On a souvent décrété que le système arabe était mort – et cette fois, il se pourrait bien que ce soit vrai. Ce que j’entends par « système arabe » ? Dans l’idéal, un ordre régional raisonnablement stable, défendant apparemment les intérêts arabes, géré par des États arabes souverains, accepté par un bon nombre de ses citoyens et capable de tenir en respect les ennemis extérieurs, sinon de les vaincre.
Personne ne reconnaîtrait dans cette définition le monde arabe décimé et divisé d’aujourd’hui, privé de toute fierté nationale, n’ayant aucune solidarité et aucune confiance en lui, plus soumis à la domination étrangère qu’à aucun moment depuis la Seconde Guerre mondiale et en conflit avec ses propres citoyens.
Les deux caractéristiques les plus marquantes de la scène arabe sont deux occupations coloniales – celle de l’Irak par les États-Unis et celle des territoires palestiniens par Israël. Au nom de la « sécurité » de l’Amérique et de l’État hébreu, mais en réalité dans la poursuite d’une stratégie cynique et d’intérêts matériels, deux sociétés arabes ont été occupées par la force armée et réduites à néant. La vie dans les territoires palestiniens est aujourd’hui un enfer, et les choses ne sont guère plus supportables pour les Irakiens, citoyens misérables d’un pays brisé, réduit au chaos et à la pénurie par les sanctions et par l’invasion américano-britannique, alors qu’il était autrefois le plus riche et le plus avancé de tous les États arabes. Pour les Palestiniens comme pour les Irakiens, la mort violente est un fait quotidien. Leurs pays ont été ruinés, rajoutés à la liste pitoyable des précédentes victimes du système arabe, telles que le Liban, l’Algérie, le Soudan.

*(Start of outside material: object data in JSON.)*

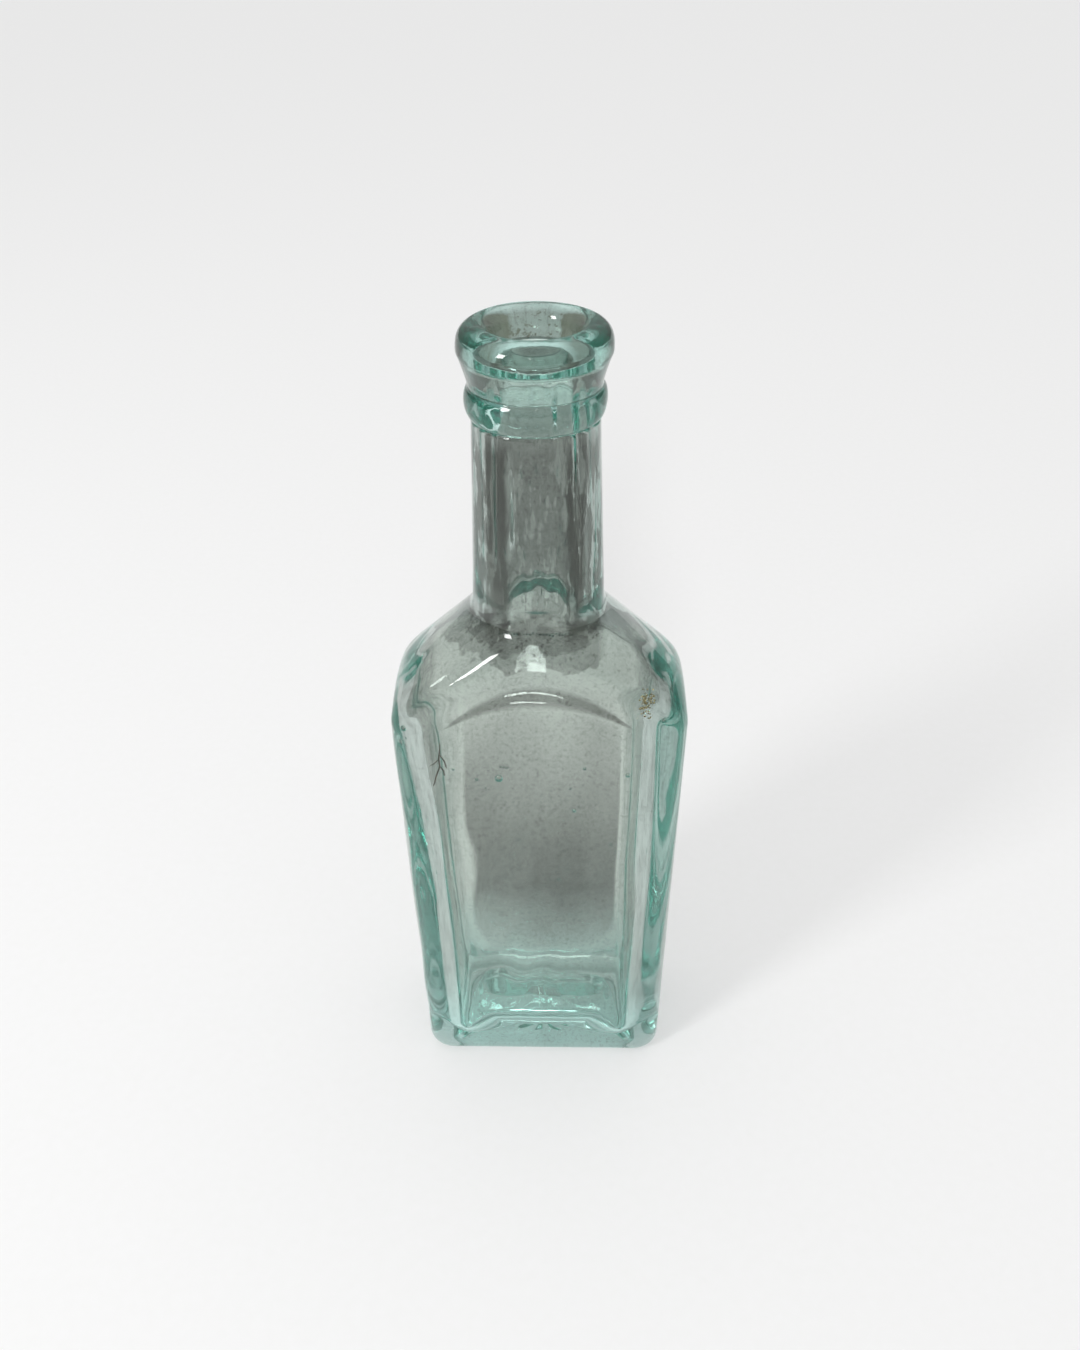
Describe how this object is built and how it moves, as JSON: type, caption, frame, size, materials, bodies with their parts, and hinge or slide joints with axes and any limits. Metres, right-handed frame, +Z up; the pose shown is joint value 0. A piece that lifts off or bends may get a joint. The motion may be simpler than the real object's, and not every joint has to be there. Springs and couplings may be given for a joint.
{
  "type": "glass bottle",
  "caption": "Tall rectangular panel bottle of aqua glass with domed shoulders, a long round neck, a string ring and a flared lip around an open mouth.",
  "frame": {"origin": "centre of the foot, on the surface that the bottle stands on", "axes": "+Z up the neck and out of the mouth, +X across the broad front panel to its right, -Y out of the front panel"},
  "size_m": [0.06, 0.032, 0.1778],
  "materials": {
    "vessel_glass": "clear aqua, mould-blown, lightly rippled, with seeds",
    "ring_glass": "clear aqua, deeper where it is thick",
    "lip_glass": "clear aqua, fire-polished and tooled"
  },
  "bodies": {
    "root": {"blown_vessel": "vessel_glass", "string_ring": "ring_glass", "applied_lip": "lip_glass"}
  },
  "joints": []
}
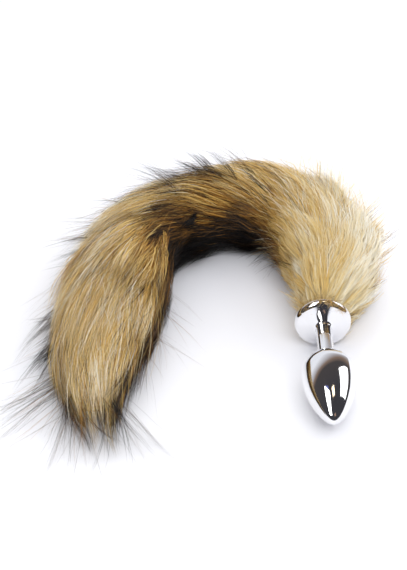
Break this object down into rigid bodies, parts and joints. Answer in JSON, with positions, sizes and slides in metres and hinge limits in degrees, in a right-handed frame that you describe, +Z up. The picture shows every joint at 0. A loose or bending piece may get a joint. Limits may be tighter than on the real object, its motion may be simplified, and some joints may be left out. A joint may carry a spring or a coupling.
{
  "type": "fox tail butt plug",
  "caption": "Polished metal plug with a round flange and a long soft fur tail, lying on its side with the tail bent round beside it.",
  "frame": {"origin": "under the middle of the part's box, on the surface that it lies on", "axes": "+Z up, -Y the way the plug points, -X the side to which the tail bends"},
  "size_m": [0.1838, 0.2238, 0.043],
  "materials": {
    "polished_metal": "mirror polished",
    "post_metal": "turned",
    "fox_fur": "long soft fur, tan with dark tips"
  },
  "bodies": {
    "root": {"plug": "polished_metal", "tail_post": "post_metal", "tail_fur": "fox_fur"}
  },
  "joints": []
}
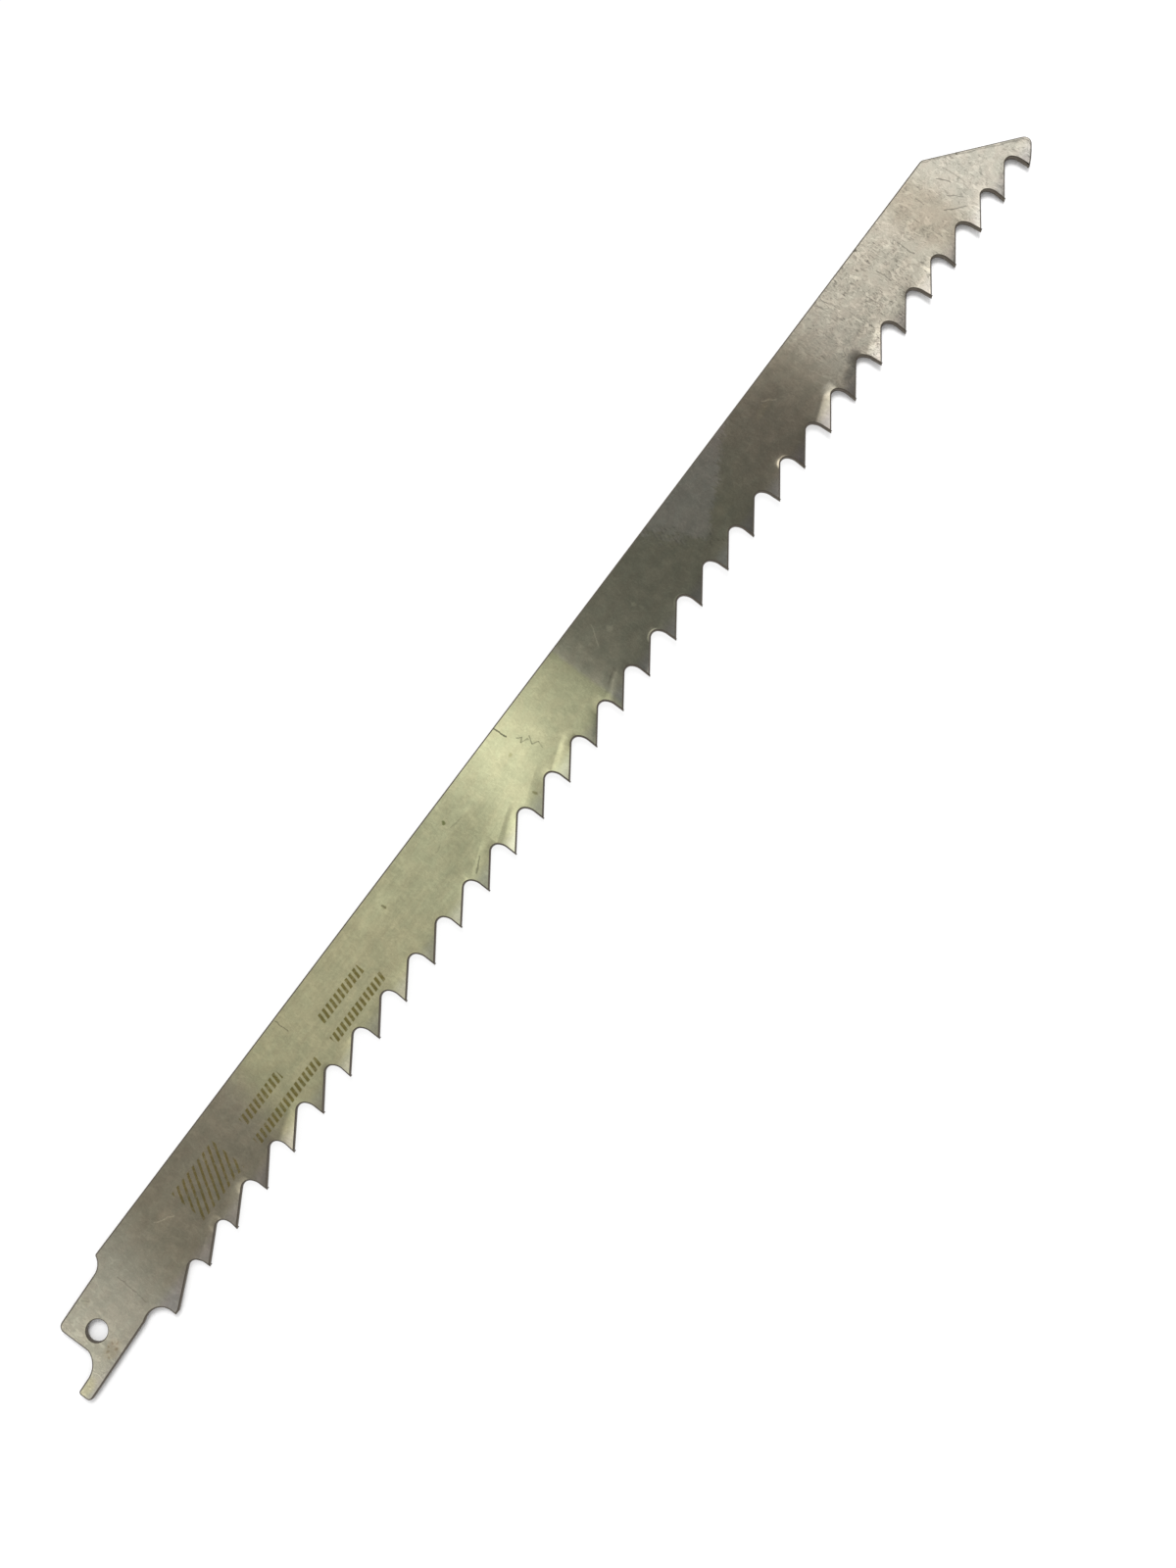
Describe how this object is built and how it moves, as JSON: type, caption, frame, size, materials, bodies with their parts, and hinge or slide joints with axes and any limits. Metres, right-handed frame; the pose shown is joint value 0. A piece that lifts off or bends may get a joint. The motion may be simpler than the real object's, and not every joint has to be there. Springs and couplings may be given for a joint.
{
  "type": "reciprocating saw blade",
  "caption": "Long flat reciprocating saw blade with coarse alternately set teeth, a sloping nose, and a notched shank with a round hole.",
  "frame": {"origin": "centre of the round shank hole, halfway through the blade's thickness", "axes": "+X runs along the blade from the shank to the nose, the teeth face -Y, +Z is normal to the blade's flat side, which lies down"},
  "size_m": [0.3, 0.0186, 0.0018],
  "materials": {
    "blade_steel": "satin stainless strip, lightly scratched, with pale ground tooth faces"
  },
  "bodies": {
    "root": {"saw_blade": "blade_steel"}
  },
  "joints": []
}
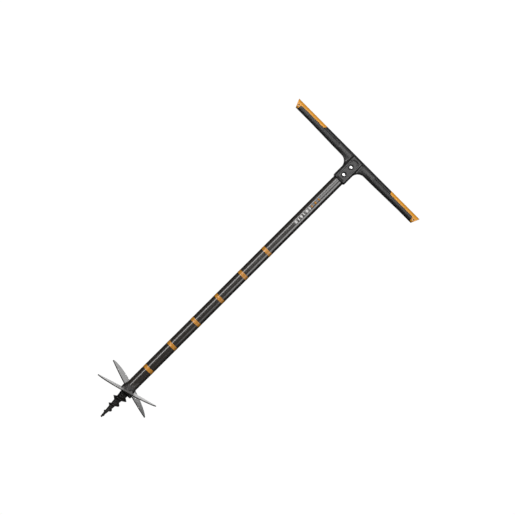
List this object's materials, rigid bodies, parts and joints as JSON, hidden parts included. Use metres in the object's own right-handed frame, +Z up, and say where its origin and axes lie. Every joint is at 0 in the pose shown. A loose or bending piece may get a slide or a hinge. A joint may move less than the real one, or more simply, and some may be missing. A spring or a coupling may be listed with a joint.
{
  "type": "hand earth auger",
  "caption": "T-handled steel shaft with a depth scale, ending in sloping crescent blades bolted above a tapered screw point; turned by hand to bore and loosen soil.",
  "frame": {"origin": "tip of the screw point, on the shaft's axis, at the middle of the footprint", "axes": "+Z up the shaft to the handle, X along the handle, -Y towards the front (the side with the bolt heads)"},
  "size_m": [0.512, 0.2068, 1.096],
  "materials": {
    "handle_black": "satin moulded",
    "grip_orange": "smooth moulded",
    "grip_rubber": "soft matt",
    "plug_plastic": "plain",
    "tube_graphite": "gloss powder coat",
    "mark_orange": "printed",
    "print_white": "printed",
    "cast_black": "satin paint on casting",
    "blade_steel": "ground",
    "bolt_zinc": "zinc plated",
    "bolt_black": "blackened steel"
  },
  "bodies": {
    "root": {"blade_bolt_front_left": "bolt_black", "blade_bolt_front_right": "bolt_black", "blade_bolt_rear_left": "bolt_black", "blade_bolt_rear_right": "bolt_black", "blade_front": "blade_steel", "blade_rear": "blade_steel", "blade_washer_front_left": "bolt_black", "blade_washer_front_right": "bolt_black", "blade_washer_rear_left": "bolt_black", "blade_washer_rear_right": "bolt_black", "depth_mark_200": "mark_orange", "depth_mark_300": "mark_orange", "depth_mark_400": "mark_orange", "depth_mark_500": "mark_orange", "depth_mark_600": "mark_orange", "depth_mark_700": "mark_orange", "grip_insert_left": "grip_orange", "grip_insert_right": "grip_orange", "grip_pad_left": "grip_rubber", "grip_pad_right": "grip_rubber", "handle_body": "handle_black", "handle_bolt_lower": "bolt_zinc", "handle_bolt_upper": "bolt_zinc", "handle_nut_lower": "bolt_zinc", "handle_nut_upper": "bolt_zinc", "hub_casting": "cast_black", "hub_rivet_1": "bolt_zinc", "hub_rivet_2": "bolt_zinc", "screw_cross_pin": "bolt_zinc", "screw_point": "cast_black", "shaft_tube": "tube_graphite", "tube_top_plug": "plug_plastic"}
  },
  "joints": []
}
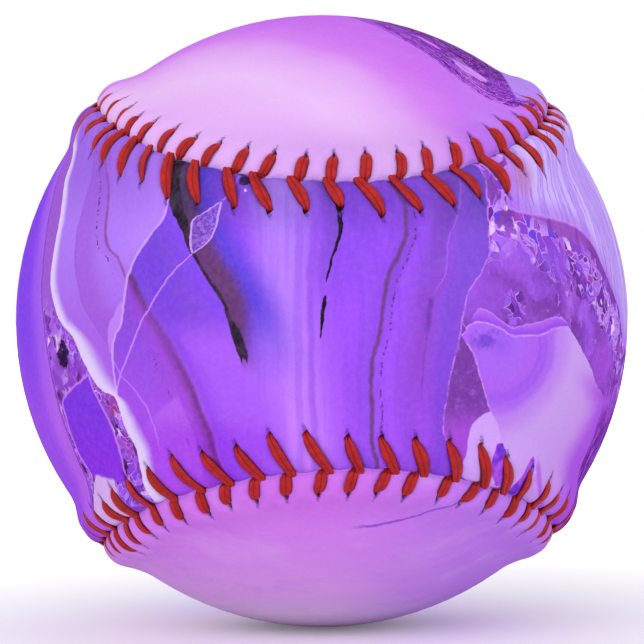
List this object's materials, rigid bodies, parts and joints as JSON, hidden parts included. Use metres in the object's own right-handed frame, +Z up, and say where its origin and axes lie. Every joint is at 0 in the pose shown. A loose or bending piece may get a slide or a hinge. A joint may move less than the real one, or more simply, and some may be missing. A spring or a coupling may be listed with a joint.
{
  "type": "softball",
  "caption": "Softball with figure-eight cover panels joined by a raised red stitched seam, over a coated yarn winding and a cork core.",
  "frame": {"origin": "centre of the ball", "axes": "+Z up, +Y away from the camera through the back panel's waist, -Y through the front panel's waist, and the front panel's lobes at +X and -X"},
  "size_m": [0.097, 0.097, 0.097],
  "materials": {
    "cork": "moulded cork and rubber mixture, matt",
    "yarn": "tightly wound twisted yarn",
    "latex": "dried rubber cement, slightly glossy",
    "printed_cover": "smooth printed cover leather with a stone-like violet pattern, satin",
    "waxed_thread": "waxed red stitching thread"
  },
  "bodies": {
    "root": {"core": "cork", "yarn_winding": "yarn", "latex_coat": "latex", "front_cover_panel": "printed_cover", "back_cover_panel": "printed_cover", "first_needle_thread": "waxed_thread", "second_needle_thread": "waxed_thread"}
  },
  "joints": []
}
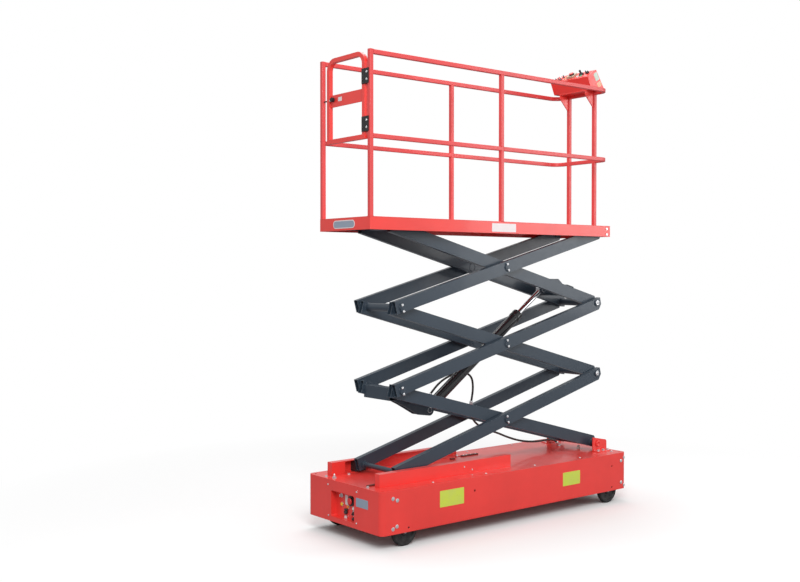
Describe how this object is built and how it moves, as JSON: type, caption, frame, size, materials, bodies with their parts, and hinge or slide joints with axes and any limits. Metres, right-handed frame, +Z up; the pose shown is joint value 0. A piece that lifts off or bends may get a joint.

Ce qui est évident, c’est que les Arabes, quels que soient leur nombre, leur richesse pétrolière, leurs énormes budgets militaires et l’éducation de leurs élites, n’ont pas été capables de contenir Israël dans les frontières de 1967 ou d’empêcher l’invasion et l’occupation d’un grand pays arabe. Ils n’ont pas su se protéger en se dotant d’une capacité de dissuasion crédible.
« Dissuasion » signifie convaincre un ennemi potentiel de ne pas vous attaquer parce que le coût serait pour lui trop élevé. Dit crûment, cela signifie leur faire comprendre que vous avez la capacité de lui rendre coup pour coup, bref, instaurer un équilibre des forces.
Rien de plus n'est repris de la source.